Plaintiffs have not sufficiently pleaded the existence of conspiracy as
part of their § 1985(3) claims. Both Complaints "A" and "B" recite a
litany of discriminatory actions and then seek to implicate all of the
named defendants by referring to them collectively in connection with
certain allegations of discriminatory conduct (see, e.g., Item 55, ¶¶
41, 54; Item 54, ¶¶ 35, 38-39). In essence, as support for their
conspiracy claim, plaintiffs rely on a series of alleged discriminatory
actions, and on the fact that there are several named defendants in each
complaint (see, e.g., Item 55, ¶¶ 64, 80; Item 54, ¶¶ 32-39, 56).
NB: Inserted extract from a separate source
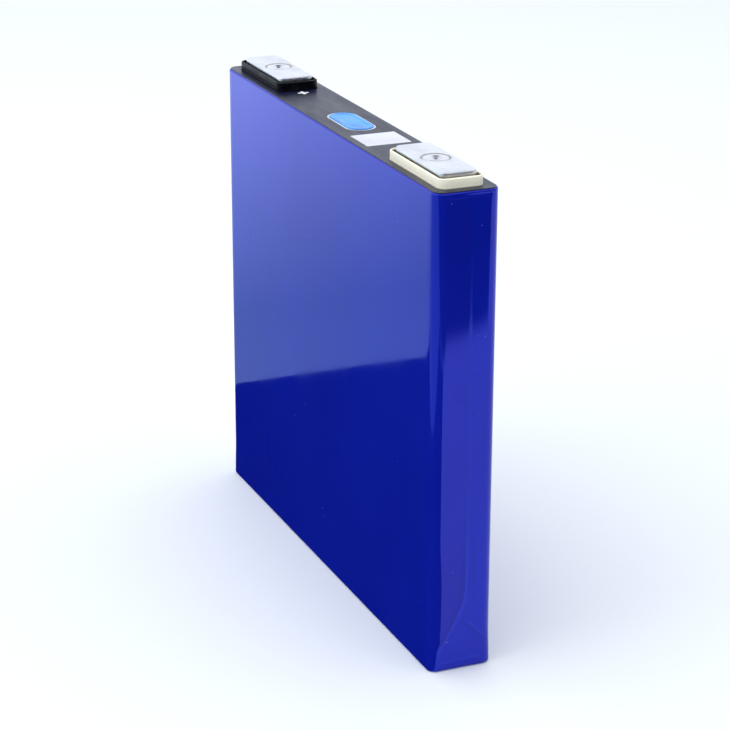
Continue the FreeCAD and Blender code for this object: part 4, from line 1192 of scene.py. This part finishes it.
def make_petal():
    """Plate scored all round and stiffened by a bead underneath."""
    size, bead, top = slot_size("vent_petal")
    low = top - 0.15
    under = (
        (0.0, low + 0.04), (0.05, low), (0.30, low), (0.9, low), (1.15, low - 0.03),
        (1.45, bead + 0.01), (1.7, bead), (2.1, bead), (2.45, bead),
    )
    mesh = Mesh()
    upper = [mesh.loop(inset_slot(size, inset), top + rise) for inset, rise in PETAL_TOP]
    lower = [mesh.loop(inset_slot(size, inset), z) for inset, z in under]
    close_slot_plate(mesh, upper, lower)
    finish(mesh.build("burst_petal", sharp_angle=40), ["petal_metal"], "vent_flap", "vent_petal")


def make_vent_film():
    """Film pressed down over the ring, standing slightly proud at its rim."""
    size, bottom, _ = slot_size("vent_film")
    mesh = Mesh()

    def ring(inset, rise, ripple):
        flat = inset_slot(size, inset)
        x, y = flat[:, 0], flat[:, 1]
        waves = 0.012 * wave(x / 2.3, y / 1.6, 51) + 0.010 * wave(x / 0.9, y / 2.8, 52)
        return mesh.loop(flat, bottom + rise + ripple * waves)

    upper = [ring(inset, rise, min(1.0, inset / 0.5)) for inset, rise in FILM_TOP]
    lower = [ring(inset, rise, 0.0) for inset, rise in FILM_UNDER]
    close_slot_plate(mesh, upper, lower)
    finish(mesh.build("vent_cover_film", sharp_angle=50), ["vent_film_blue"], "vent_flap",
           "vent_film")


make_vent_rim()
make_petal()
make_vent_film()


# ---------------------------------------------------------------------------
# CAD nodes kept as they are, with new materials
# ---------------------------------------------------------------------------
CARRIED = {
    "bottom_sheet": "clear_sheet",
    "can": "can_aluminium",
    "lid": "lid_aluminium",
    "negative_seal_ring": "seal_rubber",
    "positive_seal_ring": "seal_rubber",
    "vent_guard": "lower_plastic",
    "fill_plug": "seal_rubber",
    "fill_cap": "cap_metal",
    "negative_lower_insulator": "lower_plastic",
    "positive_lower_insulator": "lower_plastic",
    "negative_current_collector": "copper",
    "positive_current_collector": "collector_aluminium",
    "negative_tab_front": "copper_foil",
    "negative_tab_rear": "copper_foil",
    "positive_tab_front": "aluminium_foil",
    "positive_tab_rear": "aluminium_foil",
    "negative_weld_tape": "green_tape",
    "positive_weld_tape": "green_tape",
    "jelly_roll_front": "separator_film",
    "jelly_roll_rear": "separator_film",
    "roll_tape_front": "green_tape",
    "roll_tape_rear": "green_tape",
    "insulation_bag": "bag_film",
    "bottom_spacer": "spacer_plastic",
}
for node, material in CARRIED.items():
    dress(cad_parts[node], material)


# ---------------------------------------------------------------------------
# floor and reflection cards
# ---------------------------------------------------------------------------
def flat_sheet(name, x_range, y_range, z=0.0):
    """Horizontal rectangle, in metres."""
    (x0, x1), (y0, y1) = x_range, y_range
    mesh = bpy.data.meshes.new(name)
    mesh.from_pydata([(x0, y0, z), (x1, y0, z), (x1, y1, z), (x0, y1, z)], [], [(0, 1, 2, 3)])
    return link_object(name, mesh)


def make_floor():
    look = Look("studio_floor")
    cloud = look.noise(scale=2.0)
    look.set(Base_Color=look.mix(cloud, (0.83, 0.87, 0.91), (0.86, 0.89, 0.92)), Roughness=0.6,
             Specular_IOR_Level=0.3)
    floor = flat_sheet("studio_floor", (-4.0, 4.0), (-4.0, 4.0))
    floor.location.z = -0.00002
    dress(floor, "studio_floor")


def card(name, x_range, y_range, height, colour, fades=(), far=None):
    """A glowing card seen only in reflections.

    Each fade is (plan direction, distance where clear, distance where full). far is
    (colour, plan direction, distance where it starts, distance where it is complete).
    """
    obj = flat_sheet(name, x_range, y_range, height)
    material = bpy.data.materials.new(name)
    material.use_nodes = True
    graph = Graph(material.node_tree)
    glow = graph.node("Emission", {"Color": colour})
    clear = graph.node("BsdfTransparent")
    cover = graph.node("MixShader", {0: 1.0, 1: clear.outputs[0], 2: glow.outputs[0]})
    graph.node("OutputMaterial", {"Surface": cover.outputs[0]})

    def ramp(direction, start, end, kind):
        position = graph.node("TexCoord").outputs["Object"]
        along = graph.node("VectorMath", {0: position, 1: (*direction, 0)},
                           operation="DOT_PRODUCT").outputs["Value"]
        return graph.ramp(along, over=(start, end), kind=kind)

    if far is not None:
        far_colour, *reach = far
        graph.put(glow.inputs["Color"], graph.mix(ramp(*reach, "LINEAR"), colour, far_colour))
    factor = None
    for fade in fades:
        value = ramp(*fade, "SMOOTHSTEP")
        factor = value if factor is None else graph.times(factor, value)
    if factor is not None:
        graph.put(cover.inputs[0], factor)
    obj.data.materials.append(material)
    for ray in ("camera", "diffuse", "shadow", "transmission", "volume_scatter"):
        setattr(obj, "visible_" + ray, False)


make_floor()
# the floor on the -Y side, brightening away from the cell towards -X
card("sweep_left", x_range=(-1.60, 0.60), y_range=(-1.6, -0.0080), height=0.00004,
     colour=(0.40, 0.57, 0.66), far=((1.25, 1.45, 1.75), (1, 0), -0.22, -0.56))
# the dark shape that the -Y broad face mirrors
card("dark_neighbour_left", x_range=(-0.147, 0.30), y_range=(-0.175, -0.0080), height=0.00008,
     colour=(0.004, 0.006, 0.045))
# the dark side of the room, seen in the upper half of the +X narrow face
card("dark_flag_front", x_range=(0.20, 2.5), y_range=(-1.2, 1.6), height=0.00012,
     colour=(0.006, 0.008, 0.020),
     fades=(((1, 0), 0.300, 0.324), ((-0.75, 1), -0.072, -0.100)))


# ---------------------------------------------------------------------------
# lights and world
# ---------------------------------------------------------------------------
def area_light(name, location, target, size, power, colour):
    data = bpy.data.lights.new(name, "AREA")
    data.shape = "RECTANGLE"
    data.size, data.size_y = size
    data.energy = power
    data.color = colour
    obj = bpy.data.objects.new(name, data)
    obj.location = location
    obj.rotation_mode = "QUATERNION"
    aim = Vector(target) - Vector(location)
    obj.rotation_quaternion = aim.to_track_quat("-Z", "Y")
    bpy.context.scene.collection.objects.link(obj)
    return obj


def make_world():
    """Glossy rays see a room with a dark +X side, all others an even white tent."""
    world = bpy.data.worlds.new("studio")
    bpy.context.scene.world = world
    world.use_nodes = True
    sky = Graph(world.node_tree)
    direction = sky.node("TexCoord").outputs["Generated"]
    axes = sky.axes(direction)
    sideways = sky.ramp(axes[0], over=(0.35, -0.35), to=(0.10, 1.22))
    overhead = sky.ramp(axes[2], over=(0.22, 0.50), to=(0.0, 0.98))
    # a dim spot high on the -X side
    toward_spot = sky.node("VectorMath", {0: direction, 1: (-0.46, 0.195, 0.866)},
                           operation="DOT_PRODUCT").outputs["Value"]
    dimming = sky.ramp(toward_spot, over=(0.955, 0.985), to=(1.0, 0.12))
    strength = sky.times(sky.math("MAXIMUM", sideways, overhead), dimming)
    room = sky.node("Background", {"Color": (0.86, 0.91, 1.0), "Strength": strength})
    tent = sky.node("Background", {"Color": (0.93, 0.965, 1.0), "Strength": 0.92})
    glossy = sky.node("LightPath").outputs["Is Glossy Ray"]
    both = sky.node("MixShader", {0: glossy, 1: tent.outputs[0], 2: room.outputs[0]})
    sky.node("OutputWorld", {"Surface": both.outputs[0]})


top_light = area_light("softbox_top", location=(-0.10, -0.25, 1.15), target=(0, 0, 0),
                       size=(1.3, 1.3), power=7.0, colour=(1.0, 0.99, 0.98))
top_light.visible_glossy = False  # the world above is what shines in the metal
area_light("softbox_left", location=(0.15, -1.25, 0.65), target=(0, 0, 0.06),
           size=(1.0, 0.9), power=3.0, colour=(0.98, 0.99, 1.0))
make_world()

# ---------------------------------------------------------------------------
# camera and view
# ---------------------------------------------------------------------------
CAMERA_PLACE = (0.5710, -0.2379, 0.2840)
YAW = math.radians(22.977)       # from -X towards +Y
PITCH = math.radians(20.003)     # downwards
ROLL = math.radians(0.171)


def make_camera():
    data = bpy.data.cameras.new("camera")
    camera = link_object("camera", data)
    bpy.context.scene.camera = camera
    forward = Vector((-math.cos(PITCH) * math.cos(YAW), math.cos(PITCH) * math.sin(YAW),
                      -math.sin(PITCH)))
    level_right = forward.cross(Vector((0, 0, 1))).normalized()
    level_up = level_right.cross(forward)
    right = level_right * math.cos(ROLL) + level_up * math.sin(ROLL)
    up = -level_right * math.sin(ROLL) + level_up * math.cos(ROLL)
    rows = [(right[i], up[i], -forward[i], CAMERA_PLACE[i]) for i in range(3)]
    camera.matrix_world = Matrix((*rows, (0, 0, 0, 1)))
    data.sensor_width = 36.0
    data.lens = 116.65
    data.clip_start, data.clip_end = 0.01, 50


make_camera()
view = bpy.context.scene.view_settings
view.view_transform = "Standard"
view.look = "None"
view.exposure = 0.0
view.gamma = 1.0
This
alone is not enough to satisfy the requirement under § 1985(3) that
the plaintiff allege the existence
of a conspiracy to deprive them of
their constitutional rights. In order to claim the existence of a
conspiracy, plaintiffs must allege facts indicating the existence of an
agreement between some or all of the defendants to deprive them of their
constitutional rights, and must also allege facts showing that the
conspirators engaged in overt acts in furtherance of their agreement. See
generally Pangburn v. Culbertson, 200 F.3d 65, 72 (2d Cir. 1999). As
indicated above, Complaints "A" and "B" are devoid of such allegations.
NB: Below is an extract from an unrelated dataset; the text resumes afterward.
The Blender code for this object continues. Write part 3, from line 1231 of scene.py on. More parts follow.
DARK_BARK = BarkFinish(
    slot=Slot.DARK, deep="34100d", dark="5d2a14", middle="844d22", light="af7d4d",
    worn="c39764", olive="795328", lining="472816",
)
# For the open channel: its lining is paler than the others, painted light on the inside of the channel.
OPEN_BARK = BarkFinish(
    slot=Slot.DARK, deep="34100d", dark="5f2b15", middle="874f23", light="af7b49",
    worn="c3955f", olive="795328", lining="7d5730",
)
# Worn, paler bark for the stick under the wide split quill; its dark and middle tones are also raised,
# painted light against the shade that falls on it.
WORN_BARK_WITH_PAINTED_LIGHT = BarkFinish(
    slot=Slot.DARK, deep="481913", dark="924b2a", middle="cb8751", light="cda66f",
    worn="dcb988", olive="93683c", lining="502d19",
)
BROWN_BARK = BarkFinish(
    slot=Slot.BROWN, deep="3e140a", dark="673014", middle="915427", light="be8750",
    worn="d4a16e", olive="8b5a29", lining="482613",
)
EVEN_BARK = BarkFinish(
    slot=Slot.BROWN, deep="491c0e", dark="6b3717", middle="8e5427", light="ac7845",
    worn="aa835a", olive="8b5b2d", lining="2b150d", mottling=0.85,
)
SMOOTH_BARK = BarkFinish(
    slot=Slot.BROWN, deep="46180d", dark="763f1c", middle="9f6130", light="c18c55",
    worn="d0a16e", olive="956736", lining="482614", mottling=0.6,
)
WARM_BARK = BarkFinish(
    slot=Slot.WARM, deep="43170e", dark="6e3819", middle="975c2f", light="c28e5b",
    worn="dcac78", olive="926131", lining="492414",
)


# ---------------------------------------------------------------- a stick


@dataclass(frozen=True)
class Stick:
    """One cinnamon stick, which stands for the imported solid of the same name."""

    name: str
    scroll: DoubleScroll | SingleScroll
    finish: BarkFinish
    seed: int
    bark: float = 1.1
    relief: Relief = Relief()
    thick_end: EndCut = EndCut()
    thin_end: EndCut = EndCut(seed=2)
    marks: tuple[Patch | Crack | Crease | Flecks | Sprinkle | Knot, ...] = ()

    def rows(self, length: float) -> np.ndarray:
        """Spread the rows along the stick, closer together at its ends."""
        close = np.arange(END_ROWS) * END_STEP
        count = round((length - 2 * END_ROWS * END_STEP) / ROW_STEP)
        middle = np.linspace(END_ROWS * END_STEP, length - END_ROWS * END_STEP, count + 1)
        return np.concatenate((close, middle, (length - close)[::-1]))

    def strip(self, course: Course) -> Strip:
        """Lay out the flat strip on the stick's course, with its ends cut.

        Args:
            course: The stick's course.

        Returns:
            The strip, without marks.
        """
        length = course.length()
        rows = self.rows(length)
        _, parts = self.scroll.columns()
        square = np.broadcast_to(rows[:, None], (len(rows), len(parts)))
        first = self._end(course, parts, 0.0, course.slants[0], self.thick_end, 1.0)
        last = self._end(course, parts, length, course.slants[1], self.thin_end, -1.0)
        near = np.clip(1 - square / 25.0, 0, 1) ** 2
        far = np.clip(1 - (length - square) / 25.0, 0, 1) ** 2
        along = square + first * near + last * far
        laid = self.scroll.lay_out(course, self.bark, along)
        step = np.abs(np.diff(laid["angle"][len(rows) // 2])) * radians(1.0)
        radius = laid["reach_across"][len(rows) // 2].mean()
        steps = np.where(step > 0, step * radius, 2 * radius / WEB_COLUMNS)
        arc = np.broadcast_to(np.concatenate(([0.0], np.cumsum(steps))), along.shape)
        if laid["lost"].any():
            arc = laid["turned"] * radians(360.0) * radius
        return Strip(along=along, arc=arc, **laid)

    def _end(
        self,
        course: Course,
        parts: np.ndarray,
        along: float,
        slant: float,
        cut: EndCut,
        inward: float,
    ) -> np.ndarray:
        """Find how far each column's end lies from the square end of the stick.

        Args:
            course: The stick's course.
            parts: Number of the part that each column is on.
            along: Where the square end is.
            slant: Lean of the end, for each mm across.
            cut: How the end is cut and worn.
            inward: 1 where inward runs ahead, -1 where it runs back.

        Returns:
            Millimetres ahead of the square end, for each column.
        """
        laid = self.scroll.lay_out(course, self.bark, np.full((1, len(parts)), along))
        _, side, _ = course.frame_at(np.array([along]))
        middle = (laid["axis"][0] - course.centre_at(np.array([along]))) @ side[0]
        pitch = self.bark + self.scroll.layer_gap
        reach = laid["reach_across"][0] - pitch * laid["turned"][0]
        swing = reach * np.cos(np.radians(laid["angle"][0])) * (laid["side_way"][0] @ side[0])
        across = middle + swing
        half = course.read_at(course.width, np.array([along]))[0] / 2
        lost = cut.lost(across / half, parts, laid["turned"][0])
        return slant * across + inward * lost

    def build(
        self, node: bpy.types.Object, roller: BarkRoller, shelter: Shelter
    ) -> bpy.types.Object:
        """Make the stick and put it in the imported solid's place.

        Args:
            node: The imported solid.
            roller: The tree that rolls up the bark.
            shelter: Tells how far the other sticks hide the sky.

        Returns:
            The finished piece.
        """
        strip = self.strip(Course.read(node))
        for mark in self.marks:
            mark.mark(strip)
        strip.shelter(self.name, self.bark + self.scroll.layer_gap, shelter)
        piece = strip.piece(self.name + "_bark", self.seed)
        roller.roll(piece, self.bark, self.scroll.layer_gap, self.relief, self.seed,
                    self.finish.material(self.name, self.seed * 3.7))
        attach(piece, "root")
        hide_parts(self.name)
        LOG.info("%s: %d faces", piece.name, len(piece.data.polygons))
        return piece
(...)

Accordingly, plaintiffs' claims under § 1985(3) cannot survive the
City's motions to dismiss.
III. Punitive Damages
In the ad damnum clause, plaintiffs request an award of punitive
damages (see, e.g., Item 55, pp. 30-31). The City defendants argue that
punitive damages are not available against any of the City defendants. As
for individual defendants Keane and Sixt, the City argues that they are
immune from punitive damages to the extent that they are sued in their
official capacities. The City is correct. Municipalities and municipal
officials who are sued in their official capacities are immune from
punitive damages under the civil rights laws. See City of Newport v. Fact
Concerts, Inc., 453 U.S. 247 (1981); Deepwells Estates Inc. v.
Incorporated Village of Head of Harbor, 973 F. Supp. 338, 351 (E.D.N.Y.
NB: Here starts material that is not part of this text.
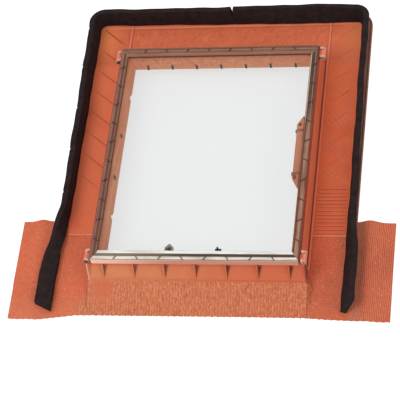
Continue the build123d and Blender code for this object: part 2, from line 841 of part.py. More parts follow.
def apron_wing(side):
    """Flat wing of the apron, bent down just below the flange."""
    bend = -(foot_front_y + foot_lip + 2)
    low = 0.2
    t = apron_thickness
    hem = apron_wing_hem_y
    high = apron_wing_y + 8
    profile = [(high, flange_thickness), (bend, flange_thickness), (bend - apron_ramp, low),
               (hem, low), (hem, low + t), (bend - apron_ramp, low + t),
               (bend, flange_thickness + t), (high, flange_thickness + t)]
    sheet = plate_yz(profile, side * ridge_x, side * apron_half_width)
    step_x = foam_outer_x - foam_width
    top = [(ridge_x, apron_high_y), (step_x + 4, apron_high_y), (foam_outer_x, apron_wing_y - 2),
           (foam_outer_x + 45, apron_wing_y + 4), (apron_half_width, apron_wing_y - 3)]
    bottom = [(apron_half_width - 3, hem + 2), (apron_half_width - 60, hem), (foam_outer_x - 12, hem + 5),
              (front_x + 40, apron_hem_y + 3), (front_x, apron_hem_y)]
    outline = [(side * x, y) for x, y in top + bottom]
    outline += [(side * front_x, -land_y + wall), (side * ridge_x, -land_y + wall)]
    return sheet & plate_xy(outline, -1, 2 * flange_thickness + 2 * t)


def apron_field():
    """Pleated middle of the apron, falling from the foot of the frame."""
    t = apron_thickness
    top_y = -(foot_front_y + foot_lip)
    count = 2 * int(2 * front_x / pleat_pitch / 2)
    step = 2 * front_x / count / 2
    upper = []
    lower = []
    for index in range(2 * count + 1):
        x = -front_x + index * step
        rise = pleat_depth if index % 2 else 0.0
        upper.append((x, top_y, foot_height - pleat_depth - t + rise + t))
        lower.append((x, top_y, foot_height - pleat_depth - t + rise))
    outline = make_face(Polyline(*upper, *reversed(lower), close=True))
    fall = foot_height - pleat_depth - t
    run = apron_drop - hem_wave
    length = math.hypot(run, fall)
    field = extrude(outline, amount=length, dir=(0, -run / length, -fall / length))
    hem = block(-front_x, front_x, apron_hem_y - 1, apron_hem_y + hem_wave + 6, 0.0, t)
    return field + hem


def apron_fold(side):
    """Sloping fold of the apron between the raised middle and a wing."""
    top_y = -(foot_front_y + foot_lip)
    x0 = side * (front_x - 1)
    crest = make_face(Polyline((x0, top_y, foot_height), (x0, apron_hem_y + hem_wave, apron_thickness),
                               (side * (front_x + apron_fold_run), top_y, flange_thickness + 0.2),
                               close=True))
    return extrude(crest, amount=apron_thickness, dir=(0, 0, -1))


def apron():
    """Flexible apron below the hatch, in one sheet."""
    body = apron_field()
    for side in (LEFT, RIGHT):
        body += apron_fold(side)
        body += apron_wing(side)
    return body


def apron_bead():
    """Clamping strip that holds the apron along the foot of the frame."""
    y1 = -(foot_front_y + foot_lip) + bead_width / 2
    return block(-front_x, front_x, y1 - bead_width, y1, foot_height, foot_height + bead_height)


def sub_parts():
    """Every sub-part by its name; a list stands for a group of like fasteners."""
    return {
        "base_frame": base_frame(),
        "rim_gasket": rim_gasket(),
        "lining_clips": lining_clips(),
        "foam_seal": foam_seal(),
        "apron": apron(),
        "apron_bead": apron_bead(),
        "hinge_pin_lower": hinge_pin(LOWER),
        "hinge_pin_upper": hinge_pin(UPPER),
        "hinge_pin_clips": pin_clips(),
        "strike_plate_lower": strike_plate(LOWER),
        "strike_plate_upper": strike_plate(UPPER),
        "strike_screws": strike_screws(),
        "cover": cover(),
        "inner_pane": inner_pane(),
        "latch_bracket_lower": latch_bracket(LOWER),
        "latch_bracket_upper": latch_bracket(UPPER),
        "bracket_screws": bracket_screws(),
        "catch_pin": catch_pin(),
        "catch_bush": catch_bush(),
        "buffer_peg": buffer_peg(),
        "latch_shaft": latch_shaft(),
        "latch_grip": latch_grip(),
        "latch_hook_lower": latch_hook(LOWER),
        "latch_hook_upper": latch_hook(UPPER),
        "turn_catch": turn_catch(),
    }


def main():
    """Write one STEP file for each sub-part."""
    os.makedirs("parts", exist_ok=True)
    place = Pos(0, whole_shift, 0)
    for name, shape in sub_parts().items():
        solids = []
        for piece in shape if isinstance(shape, list) else [shape]:
            solids += (place * piece).solids()
        result = solids[0] if len(solids) == 1 else Compound(children=solids)
        result.label = name
        export_step(result, f"parts/{name}.step")


main()
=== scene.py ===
"""Looks of a roof hatch: a moulded terracotta frame, its clear cover, a foam strip and a pleated apron.

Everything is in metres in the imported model's own frame: X runs across the hatch, Y up the roof and
Z out of the roof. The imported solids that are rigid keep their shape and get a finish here. The foam
strip and the apron are surfaces of their own, laid in the room that their solids hold.
"""

from __future__ import annotations

import logging
import math
from dataclasses import dataclass
from enum import Enum
from typing import Any, Sequence, Union

import bpy
import numpy as np
from mathutils import Matrix, Vector

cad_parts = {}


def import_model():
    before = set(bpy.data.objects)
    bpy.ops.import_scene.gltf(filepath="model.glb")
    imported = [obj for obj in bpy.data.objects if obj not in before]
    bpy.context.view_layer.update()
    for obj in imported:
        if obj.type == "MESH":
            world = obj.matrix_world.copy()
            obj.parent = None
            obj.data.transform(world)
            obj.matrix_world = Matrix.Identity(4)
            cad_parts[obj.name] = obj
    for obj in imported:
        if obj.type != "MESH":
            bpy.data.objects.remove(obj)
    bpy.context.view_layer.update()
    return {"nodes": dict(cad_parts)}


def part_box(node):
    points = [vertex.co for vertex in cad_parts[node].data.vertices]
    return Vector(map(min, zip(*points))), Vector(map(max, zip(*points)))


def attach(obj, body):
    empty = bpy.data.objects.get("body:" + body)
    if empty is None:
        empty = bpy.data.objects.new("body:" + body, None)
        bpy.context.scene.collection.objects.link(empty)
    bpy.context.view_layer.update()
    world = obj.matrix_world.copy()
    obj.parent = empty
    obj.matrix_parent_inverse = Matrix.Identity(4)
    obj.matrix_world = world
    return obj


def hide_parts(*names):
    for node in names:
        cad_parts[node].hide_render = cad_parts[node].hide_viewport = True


log = logging.getLogger("roof_hatch")

Number = Union[int, float]
Colour = tuple[float, float, float]
Tones = tuple[Colour, Colour]
Waves = tuple[tuple[float, float, float], ...]

FRAME_BODY = "frame"


class Side(Enum):
    """The two sides of the hatch, seen from below the apron."""

    LEFT = -1
    RIGHT = 1


def srgb(red: Number, green: Number, blue: Number) -> Colour:
    """Linear colour of a screen colour given in 0 to 255.

    Args:
        red: Red share.
        green: Green share.
        blue: Blue share.

    Returns:
        The linear colour that a shader socket takes.
    """
    def linear(share: float) -> float:
        """Undo the screen's curve for one share."""
        return share / 12.92 if share <= 0.04045 else ((share + 0.055) / 1.055) ** 2.4

    return linear(red / 255), linear(green / 255), linear(blue / 255)


def tones(dull: Sequence[Number], light: Sequence[Number] | None = None) -> Tones:
    """Two linear tones that a grain runs between, given in 0 to 255, or one tone twice."""
    return srgb(*dull), srgb(*(light or dull))


def ripple(place: np.ndarray, waves: Waves) -> np.ndarray:
    """Sum of sine waves along a place, each with its height, its rate in radians to the metre and phase."""
    return sum(height * np.sin(place * rate + phase) for height, rate, phase in waves)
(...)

1997), appeal dismissed, 162 F.3d 1147 (2d Cir. 1998); Walters v. City of
Atlanta, 803 F.2d 1135, 1148 (11th Cir. 1986).
Accordingly, the City's motions are granted to the extent they seek
dismissal of plaintiffs' claims for punitive damages against the City and
the individual City defendants sued in their official capacities.
IV. Individual Liability Under Title VII
The City also moves to dismiss plaintiffs' Title VII claims against
individual defendants Keane and Sixt. As established by the Second
Circuit in Tomka v. Seiler, 66 F.3d 1295 (2d Cir. 1995), Title VII
provides statutory remedies for employment discrimination by employers,
not by individuals. Id. at 1313-17; see also Evans v. The Port Authority
of New York and New Jersey, 2002 WL 77074, at *1 (S.D.N.Y. January 22,
2002) (individual superiors and co-workers not subject to Title VII
liability because Title VII is limited to "employers"). Accordingly, the
City's motions are granted to the extent they seek dismissal of
plaintiffs' Title VII claims brought against individual City defendants
Keane and Sixt.
V. Claims Against Fire Department
Finally, the City defendants contend that the Fire Department, as an
entity, is not susceptible to suit and must therefore be dismissed as a
defendant. The City is correct. See, e.g., Capozzi v. City of Olean,
910 F. Supp. 900, 906-907 (W.D.N.Y. 1995). Moreover, there is no need for
the Fire Department to be named as a defendant in light of the fact that
the City of Buffalo is named as a defendant. See id. Accordingly, the
City's motions are granted to the extent they seek to dismiss the Fire
Department as a defendant.
For the foregoing reasons, the City defendants' motions (Items 58 and
60) to dismiss both of the Second Amended Complaints are granted in part
and denied in part. The motions are granted to the extent that they seek
dismissal of plaintiffs' claims under § 1985, plaintiffs' claims for
punitive damages against the City and the individual City defendants sued
their official capacities, plaintiffs' Title VII claims against
individual City defendants Cornelius Keane and John Sixt, and plaintiffs'
claims against the Fire Department as a separate entity. The motions are
denied to the extent that they seek dismissal of the action for lack of
standing, and to the extent that they seek dismissal of plaintiffs'
claims under §§ 1981, 1983, and Title VII for failure to state a claim
upon which relief can be granted.
Except as otherwise set forth in this order, plaintiffs' claims against
the City defendants will survive the City's motions to dismiss.
A meeting is scheduled for Monday, April 22, 2002, at 11:30 a.m. to
discuss further proceedings in the case.